If you're a 40% (or 50%) tax payer, it's more worthwhile than if you're a 20% payer.

It varies between the schemes how good they are (eg. most bike shops will give you a better deal if you're paying cash/card vs paying with CTW).

It varies between companies exactly what their attitude is to the bikes at the end of the year, and how you feel about having a bike that you're paying for that technically belongs to the company.

If you would otherwise take out a loan to buy the bike, it's a better deal.
 

exbfb

Active Member
Any deal that give you a very substantial discount is a great deal.
Whichever way you slice it.

My payments for the bike = a 42% discount on the bike.
My tax liability for getting the bike as a benefit in kind in year two adds 3.6 % back again.

Based on the above, I fail to see how it could ever be called a bad deal to get a discount of 38% on a new bike.
I don't ever imagine I could walk into a shop and get that sort of deal.
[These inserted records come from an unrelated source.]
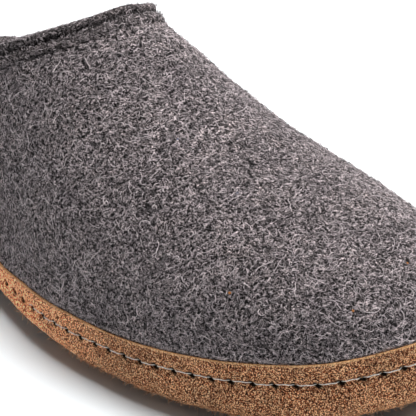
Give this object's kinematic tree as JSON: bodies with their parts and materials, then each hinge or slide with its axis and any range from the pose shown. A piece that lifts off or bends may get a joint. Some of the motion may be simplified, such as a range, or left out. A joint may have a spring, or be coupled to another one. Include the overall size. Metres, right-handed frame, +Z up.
{
  "type": "wool slide slipper",
  "caption": "Open-back wool felt slide for the right foot, with a tan suede edge band over a dark rubber sole",
  "frame": {"origin": "middle of the shoe's bounding box, on the floor under the sole", "axes": "+Y from heel to toe, +X toward the outer side of the right foot, +Z up from the floor"},
  "size_m": [0.0982, 0.28, 0.0774],
  "materials": {
    "sole_rubber": "matt dark rubber",
    "footbed_felt": "dense grey wool felt",
    "suede": "napped tan suede with pale thread",
    "upper_felt": "mottled warm grey wool felt with loose fibres"
  },
  "bodies": {
    "root": {"sole": "sole_rubber", "insole": "footbed_felt", "band": "suede", "upper": "upper_felt", "collar_binding": "upper_felt"}
  },
  "joints": []
}
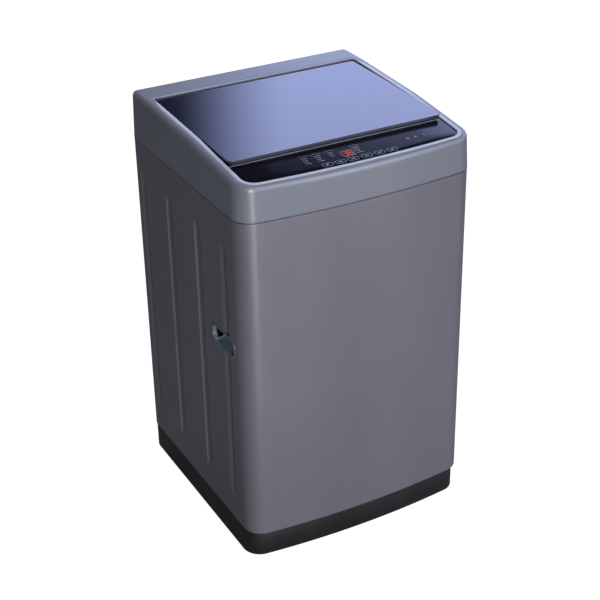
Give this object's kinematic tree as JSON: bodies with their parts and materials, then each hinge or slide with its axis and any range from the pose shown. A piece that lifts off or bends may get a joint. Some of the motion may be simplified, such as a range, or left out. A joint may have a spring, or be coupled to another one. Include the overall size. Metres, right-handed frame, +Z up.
{
  "type": "top load washing machine",
  "caption": "Top load washing machine with a hinged glass lid, sloping touch console, hanging tub, perforated basket, pulsator and belt drive.",
  "frame": {"origin": "on the floor under the middle of the cabinet, half way between its bowed front and its back", "axes": "+Z up, +X to the right seen from the front, the front faces -Y"},
  "size_m": [0.5424, 0.541, 0.926],
  "materials": {
    "cabinet_paint": "satin",
    "frame_plastic": "satin",
    "base_plastic": "matte",
    "grip_plastic": "satin",
    "galvanised_steel": "satin",
    "rod_steel": "satin",
    "rubber": "matte",
    "console_gloss": "gloss",
    "display_red": "gloss",
    "trim_metal": "polished",
    "circuit_board": "satin",
    "white_plastic": "satin",
    "pulsator_plastic": "satin",
    "lid_glass": "gloss",
    "lid_plastic": "satin",
    "basket_steel": "satin",
    "cast_aluminium": "satin",
    "motor_paint": "satin",
    "black_plastic": "matte"
  },
  "bodies": {
    "cabinet": {"base_plinth": "base_plastic", "foot_rear_left": "rubber", "foot_rear_right": "rubber", "cabinet_wrap": "cabinet_paint", "side_grip_left": "grip_plastic", "side_grip_right": "grip_plastic", "rear_panel": "galvanised_steel", "rear_screws": "galvanised_steel", "cord_gland": "rubber", "top_frame": "frame_plastic", "control_panel": "console_gloss", "display_module": "display_red", "trim_strip": "trim_metal", "control_board": "circuit_board", "lid_bumpers": "rubber", "lid_switch": "white_plastic", "inlet_valve": "white_plastic", "water_box": "white_plastic", "level_sensor": "white_plastic", "drain_spout": "white_plastic", "rod_bracket_front_left": "galvanised_steel", "rod_bracket_front_right": "galvanised_steel", "rod_bracket_rear_left": "galvanised_steel", "rod_bracket_rear_right": "galvanised_steel", "suspension_rod_front_left": "rod_steel", "suspension_rod_front_right": "rod_steel", "suspension_rod_rear_left": "rod_steel", "suspension_rod_rear_right": "rod_steel", "suspension_spring_front_left": "rod_steel", "suspension_spring_front_right": "rod_steel", "suspension_spring_rear_left": "rod_steel", "suspension_spring_rear_right": "rod_steel"},
    "front_foot_left": {"foot_front_left": "rubber"},
    "front_foot_right": {"foot_front_right": "rubber"},
    "lid": {"lid_glass": "lid_glass", "lid_frame": "lid_plastic"},
    "drawer": {"detergent_drawer": "white_plastic"},
    "tub": {"outer_tub": "white_plastic", "tub_cover": "white_plastic", "drive_plate": "galvanised_steel", "clutch_housing": "cast_aluminium", "drive_motor": "motor_paint", "run_capacitor": "black_plastic", "drain_valve": "black_plastic", "drain_actuator": "black_plastic", "drive_belt": "rubber"},
    "basket": {"wash_basket": "basket_steel", "balance_ring": "pulsator_plastic", "basket_base": "white_plastic", "lint_filter_1": "white_plastic", "lint_filter_2": "white_plastic", "spin_hub": "cast_aluminium"},
    "pulsator": {"pulsator": "pulsator_plastic", "pulsator_cap": "pulsator_plastic", "pulsator_shaft": "rod_steel", "driven_pulley": "cast_aluminium"},
    "motor_rotor": {"motor_pulley": "cast_aluminium", "motor_shaft": "rod_steel"},
    "drain_pull": {"pull_rod": "rod_steel"},
    "clutch_arm": {"clutch_lever": "rod_steel"}
  },
  "joints": [
    {"name": "lid_hinge", "type": "hinge", "parent": "cabinet", "child": "lid", "pos_m": [0, 0.18, 0.9135], "axis": [-1, 0, 0], "range_deg": [0, 95]},
    {"name": "drawer_slide", "type": "slide", "parent": "cabinet", "child": "drawer", "axis": [0, -1, 0], "range_m": [0, 0.06]},
    {"name": "front_foot_left_turn", "type": "slide", "parent": "cabinet", "child": "front_foot_left", "axis": [0, 0, -1], "range_m": [-0.0018, 0.01]},
    {"name": "front_foot_right_turn", "type": "slide", "parent": "cabinet", "child": "front_foot_right", "axis": [0, 0, -1], "range_m": [-0.0018, 0.01]},
    {"name": "tub_bounce", "type": "slide", "parent": "cabinet", "child": "tub", "axis": [0, 0, 1], "range_m": [-0.014, 0.01], "stiffness_N_per_m": 12000, "springref_m": 0.01892, "deforming": ["suspension_spring_front_left", "suspension_spring_front_right", "suspension_spring_rear_left", "suspension_spring_rear_right"]},
    {"name": "basket_spin", "type": "hinge", "parent": "tub", "child": "basket", "pos_m": [0, 0, 0.5], "axis": [0, 0, 1], "continuous": true},
    {"name": "pulsator_spin", "type": "hinge", "parent": "tub", "child": "pulsator", "pos_m": [0, 0, 0.25], "axis": [0, 0, 1], "continuous": true},
    {"name": "motor_spin", "type": "hinge", "parent": "tub", "child": "motor_rotor", "pos_m": [0.135, 0, 0.105], "axis": [0, 0, 1], "continuous": true},
    {"name": "drain_pull_slide", "type": "slide", "parent": "tub", "child": "drain_pull", "axis": [1, 0, 0], "range_m": [0, 0.012], "stiffness_N_per_m": 600},
    {"name": "clutch_throw", "type": "hinge", "parent": "tub", "child": "clutch_arm", "pos_m": [-0.0225, -0.082, 0.172], "axis": [0, 0, 1], "range_deg": [0, 10.6]}
  ],
  "couplings": [
    {"joint": "motor_spin", "follows": "pulsator_spin", "ratio": 2.9565},
    {"joint": "clutch_throw", "follows": "drain_pull_slide", "rad_per_m": 15.2}
  ]
}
These figures are absolute and I have them in writing, they aren't guesswork and are based on an actual agreement which is in place.
 
Any deal that give you a very substantial discount is a great deal.
Whichever way you slice it.

My payments for the bike = a 42% discount on the bike.
My tax liability for getting the bike as a benefit in kind in year two adds 3.6 % back again.
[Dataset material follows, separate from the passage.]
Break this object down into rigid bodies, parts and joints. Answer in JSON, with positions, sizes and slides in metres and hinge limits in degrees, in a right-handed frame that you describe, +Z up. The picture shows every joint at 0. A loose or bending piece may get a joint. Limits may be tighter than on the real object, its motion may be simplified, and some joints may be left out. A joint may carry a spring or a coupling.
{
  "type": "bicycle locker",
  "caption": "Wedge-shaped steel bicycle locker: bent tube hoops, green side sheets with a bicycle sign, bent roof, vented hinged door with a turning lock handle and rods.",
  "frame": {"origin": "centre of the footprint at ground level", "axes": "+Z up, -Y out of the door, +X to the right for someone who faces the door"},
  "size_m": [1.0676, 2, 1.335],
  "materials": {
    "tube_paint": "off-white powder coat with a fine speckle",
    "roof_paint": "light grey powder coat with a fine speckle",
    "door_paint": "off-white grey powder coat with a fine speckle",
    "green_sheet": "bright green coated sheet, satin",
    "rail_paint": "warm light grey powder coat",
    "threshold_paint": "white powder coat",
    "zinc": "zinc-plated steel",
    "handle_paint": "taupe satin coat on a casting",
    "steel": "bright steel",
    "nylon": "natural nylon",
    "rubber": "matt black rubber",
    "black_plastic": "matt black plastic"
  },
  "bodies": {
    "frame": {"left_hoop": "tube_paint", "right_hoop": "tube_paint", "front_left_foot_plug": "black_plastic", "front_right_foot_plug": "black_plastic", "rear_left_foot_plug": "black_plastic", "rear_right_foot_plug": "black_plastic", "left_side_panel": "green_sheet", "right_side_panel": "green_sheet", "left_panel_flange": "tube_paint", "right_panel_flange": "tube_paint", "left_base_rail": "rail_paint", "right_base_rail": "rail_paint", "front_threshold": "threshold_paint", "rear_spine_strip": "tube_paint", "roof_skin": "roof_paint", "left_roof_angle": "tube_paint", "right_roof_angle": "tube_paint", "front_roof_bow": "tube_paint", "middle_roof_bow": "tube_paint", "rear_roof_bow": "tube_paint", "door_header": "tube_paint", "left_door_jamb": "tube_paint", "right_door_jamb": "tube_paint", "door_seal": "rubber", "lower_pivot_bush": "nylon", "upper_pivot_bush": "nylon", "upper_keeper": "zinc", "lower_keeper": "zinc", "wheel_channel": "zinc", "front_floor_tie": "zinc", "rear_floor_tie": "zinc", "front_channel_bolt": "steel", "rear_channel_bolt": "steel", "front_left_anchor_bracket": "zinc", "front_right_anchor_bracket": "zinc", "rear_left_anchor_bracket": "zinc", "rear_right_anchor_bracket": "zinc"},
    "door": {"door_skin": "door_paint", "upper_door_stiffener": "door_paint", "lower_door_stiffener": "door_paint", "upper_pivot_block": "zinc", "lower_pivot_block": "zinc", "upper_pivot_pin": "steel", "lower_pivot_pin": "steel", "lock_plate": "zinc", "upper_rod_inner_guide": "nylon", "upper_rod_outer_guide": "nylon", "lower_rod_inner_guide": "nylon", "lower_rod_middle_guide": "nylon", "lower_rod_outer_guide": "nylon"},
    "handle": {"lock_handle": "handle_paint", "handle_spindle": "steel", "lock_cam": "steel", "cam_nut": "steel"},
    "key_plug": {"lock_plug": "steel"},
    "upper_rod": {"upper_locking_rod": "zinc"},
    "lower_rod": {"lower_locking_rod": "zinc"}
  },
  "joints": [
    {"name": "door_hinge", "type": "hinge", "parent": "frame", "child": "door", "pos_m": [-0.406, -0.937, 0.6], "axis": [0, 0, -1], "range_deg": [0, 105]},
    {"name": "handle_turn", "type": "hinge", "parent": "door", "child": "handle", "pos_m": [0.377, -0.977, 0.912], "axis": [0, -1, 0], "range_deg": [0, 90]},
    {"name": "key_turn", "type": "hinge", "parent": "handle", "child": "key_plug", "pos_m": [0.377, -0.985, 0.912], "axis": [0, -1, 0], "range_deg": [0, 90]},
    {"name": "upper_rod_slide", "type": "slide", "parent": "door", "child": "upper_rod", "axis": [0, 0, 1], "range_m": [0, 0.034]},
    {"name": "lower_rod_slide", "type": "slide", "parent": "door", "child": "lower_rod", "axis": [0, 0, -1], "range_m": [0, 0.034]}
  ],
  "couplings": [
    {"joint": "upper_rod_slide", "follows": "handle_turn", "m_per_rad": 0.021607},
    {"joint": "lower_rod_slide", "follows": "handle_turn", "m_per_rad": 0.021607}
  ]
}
Based on the above, I fail to see how it could ever be called a bad deal to get a discount of 38% on a new bike.
I don't ever imagine I could walk into a shop and get that sort of deal.

These figures are absolute and I have them in writing, they aren't guesswork and are based on an actual agreement which is in place.

Actually your company is well within it's rights to charge you what they deem to be a fair appraisal of the value of the bike after the year/two of cycling. Remembering you are liable for the tax on the difference between the true worth and what you are sold it for. Most notably a company can deicde that because it's a bike, it doesn't depreciate more than 10% a year. You could end up paying 120% of the value. At my last company this was all run by our merciless accountants, who would shaft the employees.
 

Norm

Guest
Being the merciless accountant type who has set up and run a C2W scheme, I'd add that...

These figures are absolute and I have them in writing, they aren't guesswork and are based on an actual agreement which is in place.
... I hope that not everything is in writing, as agreeing a price before the end of the scheme makes it a hire purchase scheme, not a rental scheme, and therefore the whole thing could be disallowed by HMRC.
 
Being the merciless accountant type who has set up and run a C2W scheme, I'd add that...

... I hope that not everything is in writing, as agreeing a price before the end of the scheme makes it a hire purchase scheme, not a rental scheme, and therefore the whole thing could be disallowed by HMRC.

Good point. It was well noted that the company were not allowed, by HMRC, to give a value for the bike before the end of the scheme.
 

exbfb

Active Member
Ok, I take all of the above on board.

The wording of the agreement tells me that I have no right to expect to automatically purchase the bike at the end of the hire period.

Fair enough, no problem.

I also have a guidance not from the employer which states that their policy is to transfer ownership to the hirer at the end of the hire period and to use HMRC rules to apply the relevant personal income tax through the P11D process.

That's what their stated intention is, but as stated above, their is no automatic right for this to be the outcome.

Thanks for all posts clarifying the above.
 

Norm

Guest
The wording of the agreement tells me that I have no right to expect to automatically purchase the bike at the end of the hire period.